I think what DB is trying to say is that the Planck mass is about
$$10^{-8} kg$$
while atomic masses are on the order of
$$10^{-26} kg$$

So something of Planck mass would probably obey macroscopic laws. And talking about it as a fundamental particle is a little odd.

 

[Norman]

For arguments sake the Energy of the Planck Photon mentioned above is about
$$10^{10} GeV$$
Where would a photon of this energy come from?

 

[Entropy]

I'm confused. I thought "plank scale" stuff was supposed to be really small. So is a plank "thing" the smallest quantity of that "thing" you can measure/have?

 

[arivero]

Entropy, the point is that mass is inverse of distance, via x=h/mc
So Planck stuff has small size, high mass, high energy. Or, the most energy (mass) you put, the more resolution you have. Electron microscopes having more resolution than optical microscopes &c.

 

[misogynisticfeminist]

Off topic, but what happens when an EM wave (or photon or whatever) has a frequency wayyyyy beyond the gamma ray and radiowave region. What would it be? What kinda properties would it have?

 

[vincentchan]

the highest photon observed is ~10^20 eV, and theoretical physics set no upper limit on energy of photon...

 

[Norman]

the highest photon observed is ~10^20 eV, and theoretical physics set no upper limit on energy of photon...

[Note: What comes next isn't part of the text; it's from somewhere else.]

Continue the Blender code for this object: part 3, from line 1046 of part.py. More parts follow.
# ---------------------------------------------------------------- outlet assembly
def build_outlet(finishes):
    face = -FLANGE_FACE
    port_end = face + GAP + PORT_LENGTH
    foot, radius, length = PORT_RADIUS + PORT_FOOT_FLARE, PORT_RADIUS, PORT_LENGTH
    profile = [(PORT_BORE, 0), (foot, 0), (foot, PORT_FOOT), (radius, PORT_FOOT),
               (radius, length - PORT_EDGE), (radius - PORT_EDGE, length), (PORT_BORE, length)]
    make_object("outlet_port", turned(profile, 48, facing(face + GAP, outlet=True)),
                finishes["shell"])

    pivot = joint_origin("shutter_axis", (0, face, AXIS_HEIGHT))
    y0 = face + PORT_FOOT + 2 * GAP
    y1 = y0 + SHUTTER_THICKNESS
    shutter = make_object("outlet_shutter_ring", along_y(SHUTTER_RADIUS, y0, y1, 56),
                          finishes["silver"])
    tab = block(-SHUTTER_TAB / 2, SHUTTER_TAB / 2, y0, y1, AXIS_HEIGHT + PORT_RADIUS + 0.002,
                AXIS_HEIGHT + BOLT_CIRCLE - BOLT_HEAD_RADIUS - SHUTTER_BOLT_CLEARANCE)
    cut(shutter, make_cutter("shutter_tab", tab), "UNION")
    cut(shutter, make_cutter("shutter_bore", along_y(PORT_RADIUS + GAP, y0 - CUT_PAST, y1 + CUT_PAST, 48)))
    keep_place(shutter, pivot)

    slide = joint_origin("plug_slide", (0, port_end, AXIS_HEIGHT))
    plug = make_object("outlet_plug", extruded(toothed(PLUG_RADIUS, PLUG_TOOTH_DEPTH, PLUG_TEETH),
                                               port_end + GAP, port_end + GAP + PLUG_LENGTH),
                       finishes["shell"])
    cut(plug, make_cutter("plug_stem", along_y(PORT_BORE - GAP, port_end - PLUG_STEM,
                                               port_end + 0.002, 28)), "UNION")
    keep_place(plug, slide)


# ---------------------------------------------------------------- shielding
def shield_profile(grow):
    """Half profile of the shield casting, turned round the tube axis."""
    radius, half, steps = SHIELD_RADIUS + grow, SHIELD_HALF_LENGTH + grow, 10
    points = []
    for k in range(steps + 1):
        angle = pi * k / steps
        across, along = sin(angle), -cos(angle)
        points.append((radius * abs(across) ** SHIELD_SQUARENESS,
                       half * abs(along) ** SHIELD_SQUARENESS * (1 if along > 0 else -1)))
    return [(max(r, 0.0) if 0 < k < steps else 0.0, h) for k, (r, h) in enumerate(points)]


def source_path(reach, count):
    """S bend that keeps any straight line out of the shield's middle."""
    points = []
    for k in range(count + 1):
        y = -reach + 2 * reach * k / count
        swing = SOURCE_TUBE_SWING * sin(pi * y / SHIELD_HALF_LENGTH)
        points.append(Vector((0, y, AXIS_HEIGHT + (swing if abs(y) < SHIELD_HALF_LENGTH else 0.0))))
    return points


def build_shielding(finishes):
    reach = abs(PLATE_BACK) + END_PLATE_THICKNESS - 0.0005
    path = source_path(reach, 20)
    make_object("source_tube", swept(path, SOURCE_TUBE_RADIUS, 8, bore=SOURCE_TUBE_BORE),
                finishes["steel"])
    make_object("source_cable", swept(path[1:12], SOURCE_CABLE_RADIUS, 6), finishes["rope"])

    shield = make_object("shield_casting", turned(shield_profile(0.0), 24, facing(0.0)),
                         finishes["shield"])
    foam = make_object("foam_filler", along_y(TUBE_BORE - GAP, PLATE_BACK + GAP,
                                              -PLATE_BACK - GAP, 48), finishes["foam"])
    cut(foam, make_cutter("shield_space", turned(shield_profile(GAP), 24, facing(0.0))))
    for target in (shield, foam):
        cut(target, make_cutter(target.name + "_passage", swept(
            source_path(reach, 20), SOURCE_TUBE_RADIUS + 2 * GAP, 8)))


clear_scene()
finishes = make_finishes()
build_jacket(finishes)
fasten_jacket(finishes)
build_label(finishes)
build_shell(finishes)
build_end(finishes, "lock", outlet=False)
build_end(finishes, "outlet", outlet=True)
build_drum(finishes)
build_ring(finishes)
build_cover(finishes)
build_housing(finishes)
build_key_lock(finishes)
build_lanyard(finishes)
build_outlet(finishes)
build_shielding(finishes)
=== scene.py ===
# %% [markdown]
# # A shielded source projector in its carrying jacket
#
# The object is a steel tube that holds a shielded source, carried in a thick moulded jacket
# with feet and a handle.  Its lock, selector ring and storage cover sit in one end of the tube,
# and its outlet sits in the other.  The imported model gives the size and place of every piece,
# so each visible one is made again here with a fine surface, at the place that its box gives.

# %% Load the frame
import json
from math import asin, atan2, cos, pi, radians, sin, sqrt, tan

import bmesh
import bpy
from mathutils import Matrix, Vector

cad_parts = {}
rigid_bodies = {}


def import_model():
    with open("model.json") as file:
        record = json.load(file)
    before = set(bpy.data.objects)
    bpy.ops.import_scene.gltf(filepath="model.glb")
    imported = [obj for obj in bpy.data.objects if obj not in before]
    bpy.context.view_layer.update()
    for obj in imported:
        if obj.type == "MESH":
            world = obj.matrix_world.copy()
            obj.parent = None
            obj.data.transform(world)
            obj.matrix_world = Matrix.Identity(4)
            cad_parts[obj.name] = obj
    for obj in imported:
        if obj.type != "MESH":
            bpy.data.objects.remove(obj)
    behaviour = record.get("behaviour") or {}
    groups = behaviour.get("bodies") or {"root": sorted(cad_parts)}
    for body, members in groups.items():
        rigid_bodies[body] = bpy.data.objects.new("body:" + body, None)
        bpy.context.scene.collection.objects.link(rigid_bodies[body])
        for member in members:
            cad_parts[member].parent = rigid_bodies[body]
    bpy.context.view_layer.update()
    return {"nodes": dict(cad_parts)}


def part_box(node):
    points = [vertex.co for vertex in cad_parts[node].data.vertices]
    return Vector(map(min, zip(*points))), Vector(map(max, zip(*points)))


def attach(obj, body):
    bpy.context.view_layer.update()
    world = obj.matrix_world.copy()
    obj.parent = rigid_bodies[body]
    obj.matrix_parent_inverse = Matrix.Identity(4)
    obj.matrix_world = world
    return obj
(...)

Do you have a reference for this?
Thanks.

 

[Orion1]

Planck Particle...

So something of Planck mass would probably obey macroscopic laws.

If Planck mass obeys macroscopic laws, and only microscopic particles obey De-broglie waves, then it must be stated that:

Macroscopic Law:
$$r_p > \overline{\lambda_p}$$ - Planck radius greater than Planck-De Broglie wavelength

Microscopic Law:
$$r_p = \overline{\lambda_p}$$ - Planck radius equals Planck-De Broglie wavelength

Planck Wavelength solution:
$$\overline{\lambda}_p = \frac{\hbar}{m_p c} = \frac{\hbar}{c} \sqrt{\frac{G}{\hbar c}}$$
$$\overline{\lambda}_p = \sqrt{\frac{\hbar G}{c^3}}$$
$$\boxed{r_p = \overline{\lambda}_p = \sqrt{\frac{\hbar G}{c^3}}}$$

Although Planck mass appears to be a macroscopic entity, it is in fact a microscopic entity which obeys quantum laws and therefore, is a quantum 'particle'.

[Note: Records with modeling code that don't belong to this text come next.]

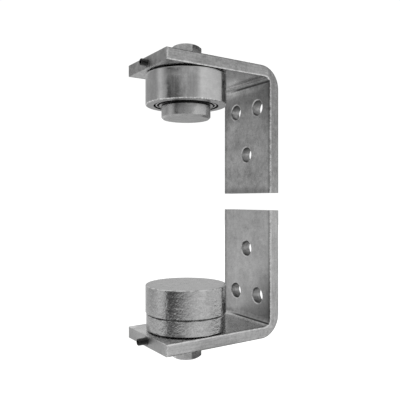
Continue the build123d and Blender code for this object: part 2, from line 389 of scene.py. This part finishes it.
def add_floor():
    """A plain pale floor, which the metal doesn't mirror."""
    shape = bmesh.new()
    bmesh.ops.create_circle(shape, cap_ends=True, segments=FLOOR_SEGMENTS, radius=FLOOR_RADIUS)
    floor = linked("floor", mesh_of("floor", shape))
    floor.location.z = cad_bounds[0][2] - FLOOR_GAP
    floor.data.materials.append(glowing("floor", FLOOR_ALBEDO, FLOOR_GLOW))
    floor.visible_glossy = False


def add_backdrop():
    """A white shell all round, seen by the camera alone."""
    shape = bmesh.new()
    bmesh.ops.create_icosphere(shape, subdivisions=BACKDROP_SUBDIVISIONS, radius=BACKDROP_RADIUS)
    backdrop = linked("backdrop", mesh_of("backdrop", shape))
    backdrop.data.materials.append(glowing("backdrop", 0.0, BACKDROP_GLOW))
    backdrop.visible_glossy = False
    backdrop.visible_diffuse = False
    backdrop.visible_transmission = False
    backdrop.visible_shadow = False


class Finish:
    """A metal whose tone, roughness and relief are fields of the place on the piece."""

    def __init__(self, name):
        self.material = bpy.data.materials.new(name)
        self.material.use_nodes = True
        self.tree = self.material.node_tree
        self.shader = self.tree.nodes["Principled BSDF"]
        self.shader.inputs["Metallic"].default_value = 1.0
        self.place = self.tree.nodes.new("ShaderNodeTexCoord").outputs["Object"]
        parts = self.tree.nodes.new("ShaderNodeSeparateXYZ")
        self.tree.links.new(self.place, parts.inputs["Vector"])
        self.x, self.y, self.z = (Field(self.tree, parts.outputs[axis]) for axis in "XYZ")
        self.from_axis = self.x.beside(self.y)

    def cloud(self, size, detail=2.0, stretch=(1, 1, 1)):
        """A cloudy field round 0, mostly within 0.2 of it, with features about size metres across."""
        spread = self.tree.nodes.new("ShaderNodeMapping")
        spread.inputs["Scale"].default_value = [1 / (size * along) for along in stretch]
        self.tree.links.new(self.place, spread.inputs["Vector"])
        noise = self.tree.nodes.new("ShaderNodeTexNoise")
        noise.inputs["Scale"].default_value = 1.0
        noise.inputs["Detail"].default_value = detail
        self.tree.links.new(spread.outputs["Vector"], noise.inputs["Vector"])
        return Field(self.tree, noise.outputs["Fac"]) - 0.5

    def done(self, tone, roughness, relief, depth):
        """Sets the metal's grey tone and roughness, and raises it by relief times depth metres."""
        colour = self.tree.nodes.new("ShaderNodeCombineColor")
        for channel in ("Red", "Green", "Blue"):
            self.tree.links.new(tone.socket, colour.inputs[channel])
        self.tree.links.new(colour.outputs["Color"], self.shader.inputs["Base Color"])
        self.tree.links.new(roughness.socket, self.shader.inputs["Roughness"])
        bump = self.tree.nodes.new("ShaderNodeBump")
        bump.inputs["Distance"].default_value = depth
        self.tree.links.new(relief.socket, bump.inputs["Height"])
        self.tree.links.new(bump.outputs["Normal"], self.shader.inputs["Normal"])
        return self.material


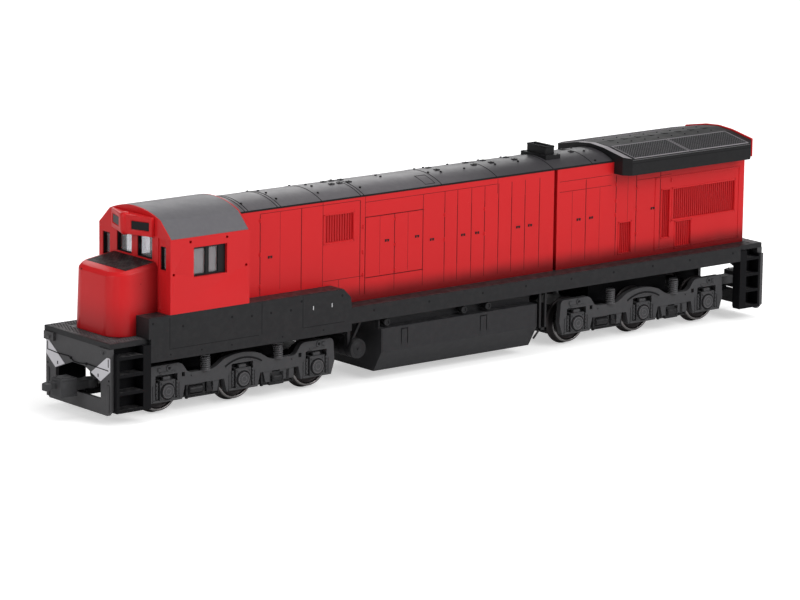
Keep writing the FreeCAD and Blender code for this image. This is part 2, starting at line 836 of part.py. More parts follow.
def make_platform():
    """The raised platform round the cab, with its deep side skirts."""
    front = CAB_FRONT + s.platform_lead
    points = [(front, DECK_TOP), (front, PLATFORM_TOP), (PLATFORM_REAR, PLATFORM_TOP),
              (PLATFORM_REAR - s.heel_run, PLATFORM_TOP - s.heel_rise), (SILL_FRONT, DECK_TOP)]
    block = slab("platform_block", "xz", points, -s.sill_outer, 2 * s.sill_outer)
    skirts = [box("skirt_" + side, (SILL_FRONT, low, DECK_TOP - s.skirt_depth),
                  (FRONT_POST, high, DECK_TOP + s.cut_over))
              for side, low, high in sides_of(s.deck_half_width, s.sill_outer)]
    hood = box("platform_hood_gap", (SILL_FRONT - s.cut_over, -s.hood_half, DECK_TOP),
               (CAB_REAR, s.hood_half, PLATFORM_TOP + s.cut_over))
    nose = box("platform_nose_gap", (CAB_FRONT, -s.nose_half, DECK_TOP),
               (front + s.cut_over, s.nose_half, PLATFORM_TOP + s.cut_over))
    part("cab_platform", cut("cab_platform", fuse("platform_solid", [block] + skirts), [hood, nose]))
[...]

theoretical physics set no upper limit on energy of photon...

- (see reference 2)

Maxwell's equations, which the derivatives describe all electromagnetic phenomena, do not describe any theoretical limit to a photon's energy, however given that photon energy is quantizised, a possible Maxwell energy solution is:

$$E_n = \frac{n \hbar}{\overline{\lambda} \sqrt{\mu_o \epsilon_o}}$$

Given that there is no theoretical upper limit to photon energy and given that Planck mass IS a microscopic quantum particle, then reaction 3 listed above IS energetically feasible (possible).

A photon is an electromagnetic wave, and all electromagnetic waves obey the Principle of Superposition:
For two or more photons, the resultant wave function at any point is the algebraic sum of the wave functions of the individual waves.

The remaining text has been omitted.